Over the years I’ve had similar things happen when I have said something ridiculous to get out of responsibility for something and had to call back and apologize.  But the older I get the more sensitive I’ve become to lies.  I find myself being brutally honest with my kids.  When they ask me excitedly, “What would happen if I jumped into the water!?”  I respond, “you would die.”  I don’t say, “you might get hurt,” or “that would make me so sad” because the reality is that they would drown and die if they jumped off the pier into the ocean.  They can’t swim and I’m not so good at it myself.  I find myself sensitive when people lie to my kids about silly things or ask me to do the same.  If I lie or others lie to my children and it seems OK, then why is it NOT OK for them to lie?

This doesn’t mean that I have to speak my mind about everything.  I don’t go out of my way to tell someone what I think just for the sake of being honest.  It isn’t like The Invention of Lying.  Being truthful does not mean you always have to say anything at all.  It’s often OK to say nothing.  In this day and age of Facebook posts and comments, I feel we go out of our way to comment our opinions just for the sake of doing it rather than just scrolling past and ignoring something we don’t want to see.  So there is a balance.

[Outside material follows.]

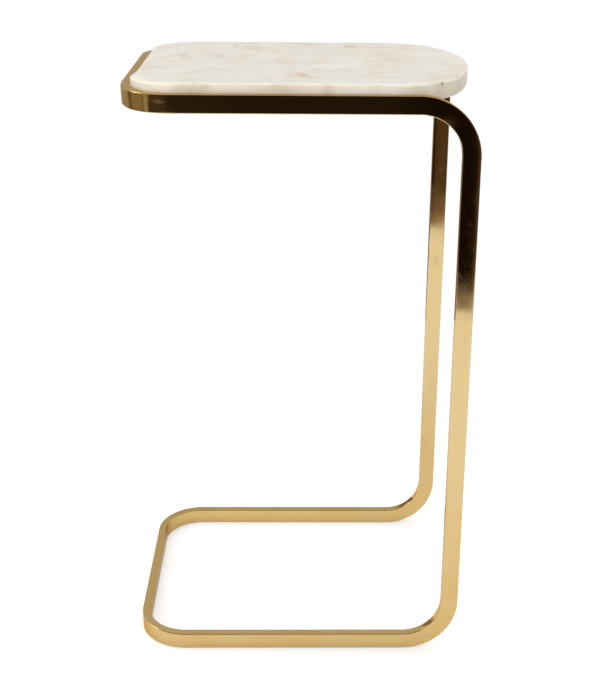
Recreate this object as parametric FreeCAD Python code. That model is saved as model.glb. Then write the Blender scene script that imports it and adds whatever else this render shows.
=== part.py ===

As a parent I’ve prayed over and over and over again that my boys would grow to be men of conviction.  They would know right from wrong and have the urge to act upon it. I have prayed that they would have strong character and values.  I’ve prayed that when they do something wrong, that they would get CAUGHT!  Why?  Because they may tell little, inconsequential white lies today.  But in the future lying may be so second nature that they can’t even discern the truth from the lie anymore.  They may lie so much that they’ve convinced themselves they’re being honest.  I want them to learn to be honest, take responsibility for their actions, and accept the consequences.  I want them to WANT to tell the truth.

The day one of my boys comes to me, admits he did something wrong, and asks for forgiveness will be a proud day for me because I know just how difficult that is.